**PROBLEM**
Exactly the lines from the one that contains "imported = [obj" to the one that contains "UP = (0, 0, 1)", both lines included, should be copied, and no others.

**SUPPLIED MATERIAL**
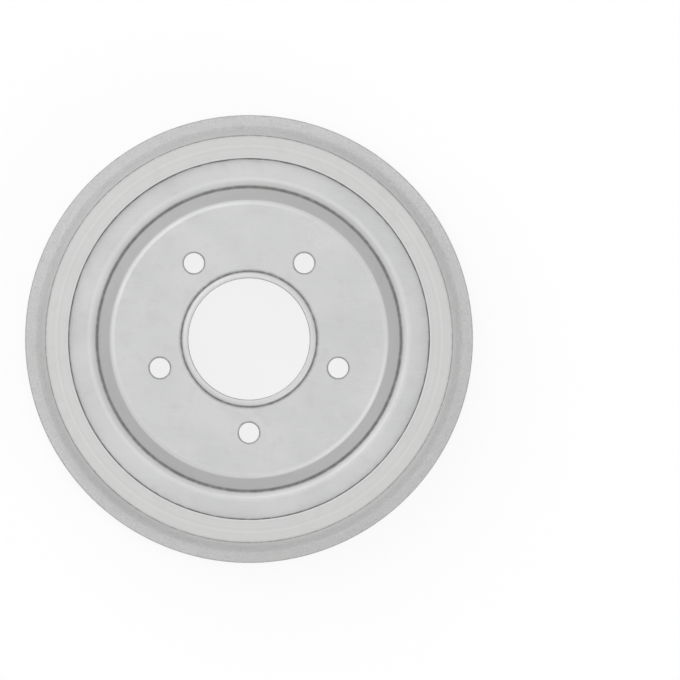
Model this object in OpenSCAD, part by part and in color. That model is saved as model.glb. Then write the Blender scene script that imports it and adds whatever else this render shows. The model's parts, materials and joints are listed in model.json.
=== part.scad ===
// Composite brake drum: a ring of cast iron poured round the rim of a pressed-steel web.
// The drum stands on its open face. Z runs up the axle line, from the open face to the hat that
// the wheel bolts against. The origin is the centre of the open face, and lengths are millimetres.

/* [Friction surface] */
// Diameter of the machined surface that the shoes press against
friction_d = 279.4; // [265:0.1:300]
// Depth of the friction surface, from the open face to the shoulder
friction_depth = 71.8; // [55:0.1:90]
// Radius in the corner between the friction surface and the shoulder
relief_r = 1; // [0.3:0.1:3]

/* [Barrel] */
// Iron outside the friction surface, measured at the rear face
barrel_wall = 7.3; // [6:0.1:12]
// Draft of the cast outside, in degrees
barrel_draft = 1.8; // [0.5:0.1:4]
// Thickness of the shoulder that holds the web
shoulder_t = 16.3; // [14:0.1:22]
// How far the shoulder reaches in from the friction surface
shoulder_w = 9.5; // [7:0.1:14]
// Corner radius round the rear face
rear_corner_r = 1.4; // [0.3:0.1:3]

/* [Flange] */
// Width of the flange's outer edge
flange_w = 23.8; // [20:0.1:30]
// Draft of the flange's back face, in degrees
flange_draft = 11; // [3:0.5:20]
// Radius between the flange and the barrel
blend_r = 10.5; // [3:0.5:14]
// Corner radius at the open face
flange_corner_r = 1; // [0.3:0.1:2]

/* [Seal groove] */
// Wall between the friction surface and the groove
groove_wall = 6.65; // [5:0.05:9]
// Radial width of the groove
groove_w = 10.15; // [6:0.05:14]
// Depth of the groove below the open face
groove_depth = 15.2; // [8:0.1:17]
// Wall between the groove and the flange's outer edge
groove_lip = 4.75; // [3:0.05:8]

/* [Web] */
// Thickness of the steel sheet
web_t = 2.8; // [2:0.1:3.6]
// Thickness of the cone, where the press draws the sheet thinner
cone_t = 2.3; // [1.6:0.1:3.6]
// How far the rim of the web is cast into the iron
rim_bite = 11.3; // [6:0.1:14]
// Number of half-round notches in that rim, which the iron fills so that the web can't turn
notch_count = 24; // [12:1:36]
// Diameter of the notches
notch_d = 10; // [6:0.5:11]
// Depth of the web's rim below the rear face of the ring
web_setback = 6; // [3:0.1:8]
// Drop of the joggle towards the open side
joggle_drop = 1.8; // [1:0.1:4]
// Radial width of the joggle
joggle_w = 4.7; // [3:0.1:8]
// Slope of the cone from the axle line, in degrees
cone_angle = 35; // [20:1:45]
// Diameter of the hat, across the corner of its outboard face
hat_d = 198.6; // [185:0.1:210]
// Height of the hat above the rear face of the ring
hat_rise = 6.5; // [2:0.1:15]
// Inner radius of the bends round the joggle and the hat
bend_r = 2; // [1:0.1:3]

/* [Hub lip] */
// Diameter of the bore that fits over the axle's pilot
hub_bore_d = 87.4; // [75:0.1:95]
// Radial width of the flat lip round the bore
lip_w = 3.3; // [2:0.1:5]
// Height of the lip above the hat
lip_rise = 1.5; // [0.8:0.1:2.5]
// Radial width of the slope up to the lip
lip_slope_w = 1.8; // [1.2:0.1:3]
// Inner radius of the bends at the lip
lip_bend_r = 0.6; // [0.2:0.1:1]

/* [Stud holes] */
// Number of holes for the wheel studs
stud_count = 5; // [3:1:8]
// Diameter of the circle through the centres of the holes
stud_circle_d = 135; // [125:0.1:145]
// Diameter of each hole
stud_hole_d = 14.5; // [12:0.1:18]
// Direction of the first hole, in degrees from X
stud_start = -90; // [-90:1:90]

/* [Finish] */
// Radius that breaks the machined edges
edge_r = 0.4; // [0.1:0.1:0.8]
// Angle between the points of a large rounded corner, in degrees
arc_step = 9; // [4:1:30]
// Distance between the points of a small rounded corner
arc_chord = 0.3; // [0.1:0.05:1]

/* [Hidden] */
$fn = 240;

// The ring: radii from the axle line, and heights from the open face
friction_r = friction_d / 2;
ring_h = friction_depth + shoulder_t;
shoulder_r = friction_r - shoulder_w;
rear_r = friction_r + barrel_wall;
groove_inner_r = friction_r + groove_wall;
groove_outer_r = groove_inner_r + groove_w;
flange_r = groove_outer_r + groove_lip;

// Where the back of the flange and the barrel would meet without the blend between them
flange_slope = tan(flange_draft);
barrel_slope = tan(barrel_draft);
blend_corner_r = (rear_r + barrel_slope * (ring_h - flange_w - flange_slope * flange_r))
    / (1 - barrel_slope * flange_slope);
blend_corner_z = flange_w + flange_slope * (flange_r - blend_corner_r);

// The outboard face of the web, from its rim to the bore
rim_r = shoulder_r + rim_bite;
rim_z = ring_h - web_setback;
valley_z = rim_z - joggle_drop;
hat_r = hat_d / 2;
hat_z = ring_h + hat_rise;
valley_r = hat_r + (hat_z - valley_z) * tan(cone_angle);
joggle_r = valley_r + joggle_w;
hub_bore_r = hub_bore_d / 2;
lip_r = hub_bore_r + lip_w;
lip_foot_r = lip_r + lip_slope_w;
lip_z = hat_z + lip_rise;

// The first notch lies half a pitch from X, so that the rim is whole across the X and Y axes
notch_start = 180 / notch_count;
// How far a cut passes beyond the sheet on each side
cut_past = 5;
// The part of a side that its two rounded corners may take up together
side_share = 0.98;

function unit(v) = v / norm(v);
function wrapped(angle) = angle - 360 * round(angle / 360);

// Corner i of a closed outline, as [radius from the axle line, height, corner radius]
function corner(corners, i) = corners[(i + len(corners)) % len(corners)];
function point(corners, i) = [corner(corners, i)[0], corner(corners, i)[1]];
function side(corners, i, j) = point(corners, j) - point(corners, i);

// Half of the angle inside corner i
function half_angle(corners, i) =
    acos(unit(side(corners, i, i - 1)) * unit(side(corners, i, i + 1))) / 2;

// How far the full radius of corner i reaches along its two sides
function full_reach(corners, i) = corner(corners, i)[2] / tan(half_angle(corners, i));

// The reach that corner i may have on the side it shares with corner j
function side_limit(corners, i, j) = side_share * norm(side(corners, i, j))
    * full_reach(corners, i) / (full_reach(corners, i) + full_reach(corners, j));

// The points of the arc that rounds corner i
function corner_arc(corners, i) = let (
    before = unit(side(corners, i, i - 1)),
    after = unit(side(corners, i, i + 1)),
    reach = min(full_reach(corners, i), side_limit(corners, i, i - 1), side_limit(corners, i, i + 1)),
    centre = point(corners, i) + unit(before + after) * reach / cos(half_angle(corners, i)),
    first = point(corners, i) + before * reach - centre,
    last = point(corners, i) + after * reach - centre,
    start = atan2(first[1], first[0]),
    turn = wrapped(atan2(last[1], last[0]) - start),
    arc_length = norm(first) * abs(turn) * PI / 180,
    steps = ceil(min(abs(turn) / arc_step, arc_length / arc_chord))
) [
    for (k = [0 : steps])
        let (angle = start + turn * k / steps)
            centre + norm(first) * [cos(angle), sin(angle)]
];

function rounded(corners) = [
    for (i = [0 : len(corners) - 1])
        each (corner(corners, i)[2] > 0 ? corner_arc(corners, i) : [point(corners, i)])
];

// A bent sheet is given by the bends of its outboard face, from the rim to the bore, each as
// [radius from the axle line, height, thickness of the sheet from there on, inner radius of the bend]
function bend_point(path, i) = [path[i][0], path[i][1]];
function along(path, i) = unit(bend_point(path, i + 1) - bend_point(path, i));
function inboard_side(path, i) = [-along(path, i)[1], along(path, i)[0]];

// The outside of a bend has the larger radius, by the thickness of the sheet
function bend_t(path, i) = (path[i - 1][2] + path[i][2]) / 2;
function bends_inboard(path, i) = cross(along(path, i - 1), along(path, i)) > 0;

function outboard_bend(path, i) =
    concat(bend_point(path, i), path[i][3] + (bends_inboard(path, i) ? bend_t(path, i) : 0));

// The inboard faces of two strips of the sheet meet here, opposite the outboard bend
function inboard_bend(path, i) = let (
    a = inboard_side(path, i - 1),
    b = inboard_side(path, i),
    t_a = path[i - 1][2],
    t_b = path[i][2],
    meet = bend_point(path, i) + [t_a * b[1] - t_b * a[1], t_b * a[0] - t_a * b[0]] / cross(a, b)
) concat(meet, path[i][3] + (bends_inboard(path, i) ? 0 : bend_t(path, i)));

function sheet(path) = let (last = len(path) - 1) [
    concat(bend_point(path, 0), 0),
    for (i = [1 : last - 1]) outboard_bend(path, i),
    concat(bend_point(path, last), 0),
    concat(bend_point(path, last) + inboard_side(path, last - 1) * path[last - 1][2], 0),
    for (i = [last - 1 : -1 : 1]) inboard_bend(path, i),
    concat(bend_point(path, 0) + inboard_side(path, 0) * path[0][2], 0)
];

// Its children, spaced evenly round the axle line
module around(count, start) {
    for (i = [0 : count - 1])
        rotate(start + i * 360 / count) children();
}

// Cuts a round hole through a level part of the sheet whose outboard face is at height z
module sheet_hole(radius, z, d) {
    translate([radius, 0, z - web_t - cut_past])
        cylinder(d = d, h = web_t + 2 * cut_past);
}

module rim_notches() {
    around(notch_count, notch_start) sheet_hole(rim_r, rim_z, notch_d);
}

// The space that the rim of the web takes up in the iron
module cast_in_rim() {
    difference() {
        translate([0, 0, rim_z - web_t]) cylinder(r = rim_r, h = web_t);
        rim_notches();
    }
}

// The cast ring: flange with its seal groove, barrel, friction surface, and the shoulder round the web
module brake_ring() {
    ring_corners = [
        [friction_r, 0, edge_r],
        [groove_inner_r, 0, edge_r],
        [groove_inner_r, groove_depth, edge_r],
        [groove_outer_r, groove_depth, edge_r],
        [groove_outer_r, 0, edge_r],
        [flange_r, 0, flange_corner_r],
        [flange_r, flange_w, edge_r],
        [blend_corner_r, blend_corner_z, blend_r],
        [rear_r, ring_h, rear_corner_r],
        [shoulder_r, ring_h, edge_r],
        [shoulder_r, friction_depth, edge_r],
        [friction_r, friction_depth, relief_r]
    ];
    color("silver") difference() {
        rotate_extrude() polygon(rounded(ring_corners));
        cast_in_rim();
    }
}

// The pressed web: notched rim, joggle, cone, hat and the lip round the bore
module web() {
    web_path = [
        [rim_r, rim_z, web_t, 0],
        [joggle_r, rim_z, web_t, bend_r],
        [valley_r, valley_z, cone_t, bend_r],
        [hat_r, hat_z, web_t, bend_r],
        [lip_foot_r, hat_z, web_t, lip_bend_r],
        [lip_r, lip_z, web_t, lip_bend_r],
        [hub_bore_r, lip_z, web_t, 0]
    ];
    color("lightgray") difference() {
        rotate_extrude() polygon(rounded(sheet(web_path)));
        rim_notches();
        around(stud_count, stud_start) sheet_hole(stud_circle_d / 2, hat_z, stud_hole_d);
    }
}

brake_ring();
web();
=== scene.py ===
# A composite brake drum on a pale floor, seen along its axle line from the side of the hat.
# A ring of cast iron is poured round the rim of a pressed-steel web. Lengths are in metres.
import json
import math

import bmesh
import bpy
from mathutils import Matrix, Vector, noise


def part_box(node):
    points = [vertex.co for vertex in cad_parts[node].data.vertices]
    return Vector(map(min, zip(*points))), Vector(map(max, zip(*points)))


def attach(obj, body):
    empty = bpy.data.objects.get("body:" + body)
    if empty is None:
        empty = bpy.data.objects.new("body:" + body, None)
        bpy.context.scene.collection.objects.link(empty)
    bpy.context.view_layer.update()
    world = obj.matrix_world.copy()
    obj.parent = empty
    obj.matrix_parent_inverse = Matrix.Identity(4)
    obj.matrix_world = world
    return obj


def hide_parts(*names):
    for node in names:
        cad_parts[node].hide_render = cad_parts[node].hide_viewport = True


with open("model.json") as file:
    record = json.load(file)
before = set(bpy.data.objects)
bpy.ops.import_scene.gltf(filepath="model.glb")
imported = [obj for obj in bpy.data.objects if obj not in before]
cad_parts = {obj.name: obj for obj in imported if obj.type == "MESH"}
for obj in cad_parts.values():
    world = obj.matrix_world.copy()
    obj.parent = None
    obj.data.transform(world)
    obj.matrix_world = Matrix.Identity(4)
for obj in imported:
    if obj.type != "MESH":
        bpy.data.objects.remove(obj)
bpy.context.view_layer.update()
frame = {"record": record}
mounts = {mount["name"]: mount for mount in frame["record"]["mounts"]}
ring_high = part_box("brake_ring")[1]
web_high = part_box("web")[1]

MM = 0.001
FULL_TURN = math.tau
ORIGIN = (0, 0, 0)
UP = (0, 0, 1)

# The ring
FRICTION_R = mounts["friction_bore"]["dims"]["r_mm"] * MM
FRICTION_DEPTH = 71.8 * MM
FLANGE_R = ring_high.x
FLANGE_W = 23.8 * MM
FLANGE_SLOPE = math.tan(math.radians(11))
RING_H = ring_high.z
REAR_R = 147 * MM
BARREL_SLOPE = math.tan(math.radians(1.8))
BLEND_RADIUS = 10.5 * MM
REAR_RADIUS = 1.4 * MM
FLANGE_RADIUS = 1 * MM
RELIEF_RADIUS = 1 * MM
EDGE_BREAK = 0.4 * MM
SHOULDER_R = FRICTION_R - 9.5 * MM
GROOVE_IN_R = FRICTION_R + 6.65 * MM
GROOVE_OUT_R = GROOVE_IN_R + 10.15 * MM
GROOVE_DEPTH = 15.2 * MM
WALL_MIDDLE_R = GROOVE_IN_R - 3 * MM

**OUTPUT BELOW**
imported = [obj for obj in bpy.data.objects if obj not in before]
cad_parts = {obj.name: obj for obj in imported if obj.type == "MESH"}
for obj in cad_parts.values():
    world = obj.matrix_world.copy()
    obj.parent = None
    obj.data.transform(world)
    obj.matrix_world = Matrix.Identity(4)
for obj in imported:
    if obj.type != "MESH":
        bpy.data.objects.remove(obj)
bpy.context.view_layer.update()
frame = {"record": record}
mounts = {mount["name"]: mount for mount in frame["record"]["mounts"]}
ring_high = part_box("brake_ring")[1]
web_high = part_box("web")[1]

MM = 0.001
FULL_TURN = math.tau
ORIGIN = (0, 0, 0)
UP = (0, 0, 1)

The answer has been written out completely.